Even today it is hard to find this infamous photo and book.

Friendly with the enemy: Kerry's fondness for Vietnam's communist
dictatorship, one of the most oppressive in the world, continues.
As chairman of the Select Senate Committee on POW/MIA Affairs, created in
1991 to investigate reports that U.S. prisoners of war and soldiers
designated missing in action were still alive in Vietnam, Kerry badgered the
panel into voting that no American servicemen remained in Vietnam.

"[N]o one in the United States Senate pushed harder to bury the POW/MIA
issue, the last obstacle preventing normalization of relations with Hanoi,
than John Forbes Kerry," noted U.S. Veteran Dispatch.

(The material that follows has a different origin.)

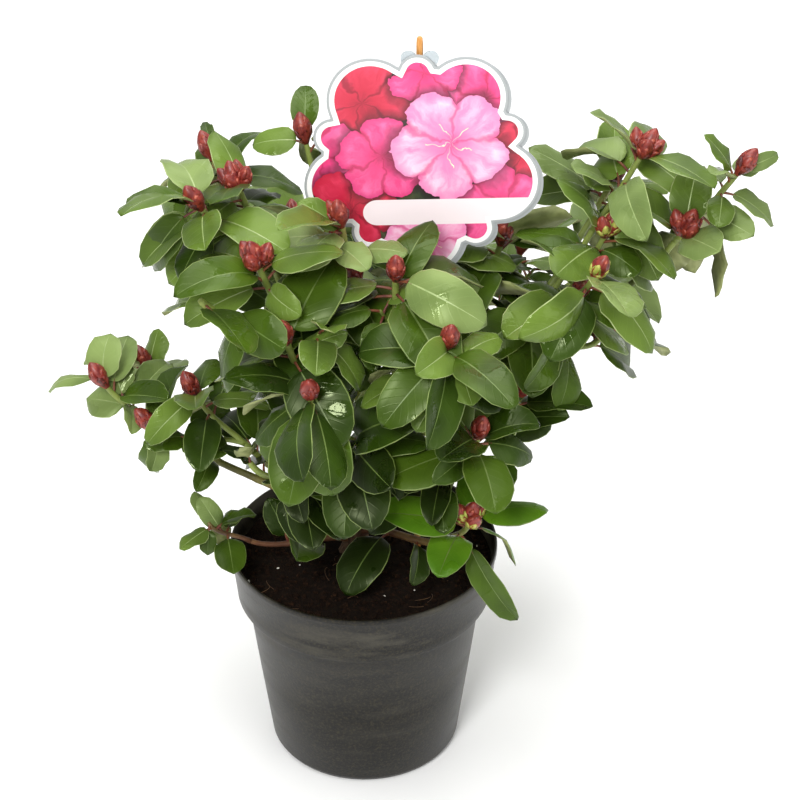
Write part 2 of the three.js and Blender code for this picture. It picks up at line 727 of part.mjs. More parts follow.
// The card's outline: five large round lobes with a small one in each notch between them.
function labelShape() {
  const discs = [];
  for (let i = 0; i < label.lobes; i++) {
    const angle = Math.PI / 2 + (2 * Math.PI * i) / label.lobes;
    const next = angle + Math.PI / label.lobes;
    const { notch, petal } = label;
    discs.push({ x: notch.ring * Math.cos(angle), y: notch.ring * Math.sin(angle), radius: notch.radius });
    discs.push({ x: petal.ring * Math.cos(next), y: petal.ring * Math.sin(next), radius: petal.radii[i] });
  }
  const meetings = discs.map((disc, i) => outerMeeting(disc, discs[(i + 1) % discs.length]));
  const shape = new THREE.Shape();
  discs.forEach((disc, i) => {
    const from = meetings[(i + discs.length - 1) % discs.length];
    const to = meetings[i];
    const start = Math.atan2(from.y - disc.y, from.x - disc.x);
    const end = Math.atan2(to.y - disc.y, to.x - disc.x);
    shape.absarc(disc.x, disc.y, disc.radius, start, end, false);
  });
  return shape;
}

// Where two circles meet, on the side away from the card's centre.
function outerMeeting(one, other) {
  const between = Math.hypot(other.x - one.x, other.y - one.y);
  const along = (one.radius ** 2 - other.radius ** 2 + between ** 2) / (2 * between);
  const off = Math.sqrt(one.radius ** 2 - along ** 2);
  const unit = { x: (other.x - one.x) / between, y: (other.y - one.y) / between };
  const foot = { x: one.x + along * unit.x, y: one.y + along * unit.y };
  return { x: foot.x + off * unit.y, y: foot.y - off * unit.x };
}

// Stands a flat shape upright, facing -Y, with its back at the given depth.
function standing(shape, thickness, back, segments) {
  const options = { depth: thickness, bevelEnabled: false, curveSegments: segments };
  const geometry = new THREE.ExtrudeGeometry(shape, options);
  geometry.rotateX(Math.PI / 2).translate(0, back, 0);
  return geometry;
}

function cardSolid() {
  const [x, y, z] = label.centre;
  const geometry = standing(labelShape(), label.thickness, 0.5 * label.thickness, label.arcSegments);
  geometry.scale(1, 1, label.stretch).rotateY(-radians(label.tilt)).translate(x, y, z);
  return solid(geometry);
}

// The clip: a plate with two round ears behind the card, and a sleeve that holds the stick.
function clipSolid() {
  const [, y, z] = label.centre;
  const { ear, sleeve, width, height, plate: thickness, overlap } = clip;
  const shoulder = label.stretch * (label.notch.ring + label.notch.radius) - overlap;
  const shape = new THREE.Shape();
  shape.moveTo(-0.5 * width, shoulder - height);
  shape.lineTo(0.5 * width, shoulder - height);
  shape.absarc(ear.spread, shoulder, ear.radius, ear.from * Math.PI, ear.to * Math.PI, false);
  shape.absarc(-ear.spread, shoulder, ear.radius, (1 - ear.to) * Math.PI, (1 - ear.from) * Math.PI, false);
  const back = y + 0.5 * label.thickness + gap + thickness;
  const plate = standing(shape, thickness, back, ear.arcSegments).translate(stick.x, 0, z);
  const inner = stick.radius + gap + sleeve.play;
  const low = z + shoulder - height + overlap;
  const ring = [
    [inner, low],
    [sleeve.radius, low],
    [sleeve.radius, low + sleeve.height],
    [inner, low + sleeve.height],
    [inner, low],
  ];
  const sleeveSolid = turned(ring, stick.sides).translate([stick.x, stick.y, 0]);
  return solid(plate).add(sleeveSolid).subtract(stickSolid(gap));
}

// ---------------------------------------------------------------- assembly
const plant = new THREE.Group();
plant.name = "potted_rhododendron";
const placed = [];

// Cuts a piece clear of the grown neighbours placed before it, and adds it to the group.
function place(name, shape, grownShape, colour, roughness) {
  const box = shape.boundingBox();
  let body = shape;
  for (const { grown: neighbour, low, high } of placed) {
    const apart = [0, 1, 2].some((k) => box.min[k] > high[k] || box.max[k] < low[k]);
    if (!apart) body = body.subtract(neighbour);
  }
  plant.add(meshOf(name, mainBody(body), colour, roughness));
  const grownBox = grownShape.boundingBox();
  placed.push({ grown: grownShape, low: grownBox.min, high: grownBox.max });
}

plant.add(meshOf("pot", potSolid(), colours.potPlastic, 0.6));
plant.add(meshOf("soil", soilSolid(), colours.peat, 1));
plant.add(meshOf("label_card", cardSolid(), colours.card, 0.4));
plant.add(meshOf("label_clip", clipSolid(), colours.clearPlastic, 0.2));
place("label_stick", stickSolid(), stickSolid(fat), colours.bamboo, 0.7);

for (const [name, shoot] of limbs) {
  const isStem = name === "main_stem";
  const { sides, steps } = isStem ? trunk : bough;
  const colour = isStem ? colours.bark : colours.greenStem;
  const body = limbSolid(shoot, sides, steps);
  place(isStem ? name : `bough_${name}`, body, limbSolid(shoot, sides, steps, fat), colour, 0.8);
}
for (const entry of plan) {
  place(`foliage_${entry.mass.name}`, massSolid(entry), massSolid(entry, fat), colours.foliage, 0.5);
}

export default plant;
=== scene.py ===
import itertools
import math

import bpy
import numpy as np
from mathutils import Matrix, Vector, noise


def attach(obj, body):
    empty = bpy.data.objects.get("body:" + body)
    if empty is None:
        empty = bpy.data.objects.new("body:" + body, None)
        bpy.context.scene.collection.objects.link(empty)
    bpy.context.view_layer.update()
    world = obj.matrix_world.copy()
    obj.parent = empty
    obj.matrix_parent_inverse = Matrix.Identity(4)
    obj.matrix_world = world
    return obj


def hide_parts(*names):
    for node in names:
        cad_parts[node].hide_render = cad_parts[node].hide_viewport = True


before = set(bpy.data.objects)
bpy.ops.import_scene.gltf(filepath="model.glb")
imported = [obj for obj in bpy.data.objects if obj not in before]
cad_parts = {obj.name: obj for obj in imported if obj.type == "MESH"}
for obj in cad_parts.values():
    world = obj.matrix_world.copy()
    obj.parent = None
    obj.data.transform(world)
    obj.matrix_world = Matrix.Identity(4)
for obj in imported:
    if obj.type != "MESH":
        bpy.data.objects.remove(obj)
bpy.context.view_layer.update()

# A young rhododendron in its nursery pot, with a picture card on a bamboo stick.
# Sizes and places are in millimetres until a mesh is made, angles in degrees.
mm = 0.001
radians = math.radians
scene = bpy.context.scene
scene.view_settings.view_transform = "Standard"


def toLinear(hexColour):
    channels = [int(hexColour[i : i + 2], 16) / 255 for i in (1, 3, 5)]
    return [c / 12.92 if c <= 0.04045 else ((c + 0.055) / 1.055) ** 2.4 for c in channels] + [1.0]


# Scale of a pattern whose grain is so many millimetres wide.
def perMetre(grain):
    return 1000 / grain


# The value at a share of the way between two limits.
def between(limits, share):
    return limits[0] + (limits[1] - limits[0]) * share


# The socket that a source stands for: a node's first output, or the one named in (node, output).
def outputOf(source):
    node, output = source if isinstance(source, tuple) else (source, 0)
    return node.outputs[output]


# Adds a node with its settings. Links are {input: source}, stops are (place, colour).
def addNode(tree, kind, sockets=None, links=None, stops=None, **settings):
    made = tree.nodes.new("ShaderNode" + kind)
    for name, value in settings.items():
        setattr(made, name, value)
    for name, value in (sockets or {}).items():
        made.inputs[name].default_value = value
    for name, source in (links or {}).items():
        tree.links.new(outputOf(source), made.inputs[name])
    while stops and len(made.color_ramp.elements) < len(stops):
        made.color_ramp.elements.new(0.5)
    for element, (place, colour) in zip(made.color_ramp.elements if stops else [], stops or []):
        element.position = place
        element.color = toLinear(colour)
    return made


# A fresh material with its fixed values on the shader's own sockets. The last thing returned links a
# pattern to the object's own coordinates.
def startMaterial(name, roughness, colour="#808080", **fixed):
    material = bpy.data.materials.new(name)
    material.use_nodes = True
    tree = material.node_tree
    shader = tree.nodes["Principled BSDF"]
    shader.inputs["Base Color"].default_value = toLinear(colour)
    shader.inputs["Roughness"].default_value = roughness
    for socket, value in fixed.items():
        shader.inputs[socket].default_value = value
    coords = addNode(tree, "TexCoord")
    return material, tree, shader, {"Vector": (coords, "Object")}


# Ends a material: what feeds the shader's colour, roughness and relief. The relief's depth is in mm.
def wire(tree, shader, colour=None, roughness=None, height=None, depth=0.3, strength=0.5):
    if colour:
        tree.links.new(outputOf(colour), shader.inputs["Base Color"])
    if roughness:
        tree.links.new(outputOf(roughness), shader.inputs["Roughness"])
    if height:
        bump = addNode(tree, "Bump", {"Strength": strength, "Distance": depth * mm}, {"Height": height})
        tree.links.new(bump.outputs["Normal"], shader.inputs["Normal"])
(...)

"But Kerry's participation in the Committee became controversial in December
1992," reported the nonpartisan Center for Public Integrity, "when Hanoi
announced that it had awarded Colliers International, a Boston-based real
estate company, an exclusive deal to develop its commercial real estate
potentially worth billions. Stuart Forbes, the CEO of Colliers, is Kerry's
cousin."

The "odd coincidence," according to FrontPageMagazine.com, involved a deal
worth $905 million.

Jeff Jacoby, the token conservative columnist at the Boston Globe, notes
that Kerry continues his apologia for Vietnam's never-ending atrocities.
"Far from taking the lead on the Vietnam Human Rights Bill, he has prevented
it from coming to a vote. He claims that making an issue of Hanoi's
repression would be counterproductive."

Kerry is also a fan of China's communist dictatorship. "On May 19, 1994,
five years after Tiananmen Square, Kerry spoke on the Senate floor against
linking China's Most Favored Nation trade status to its human rights
record," Slate reported.

Kerry said: "China is the strongest military power in Asia. We need China's
cooperation. We cannot afford to adopt a cold-war kind of policy that merely
excludes and pushes China away."

Limiting China's MFN status "would make us a bit player in a production of
enormous proportions. We possess no stick, including MFN, which can force
China to embrace internationally recognized human rights and freedoms."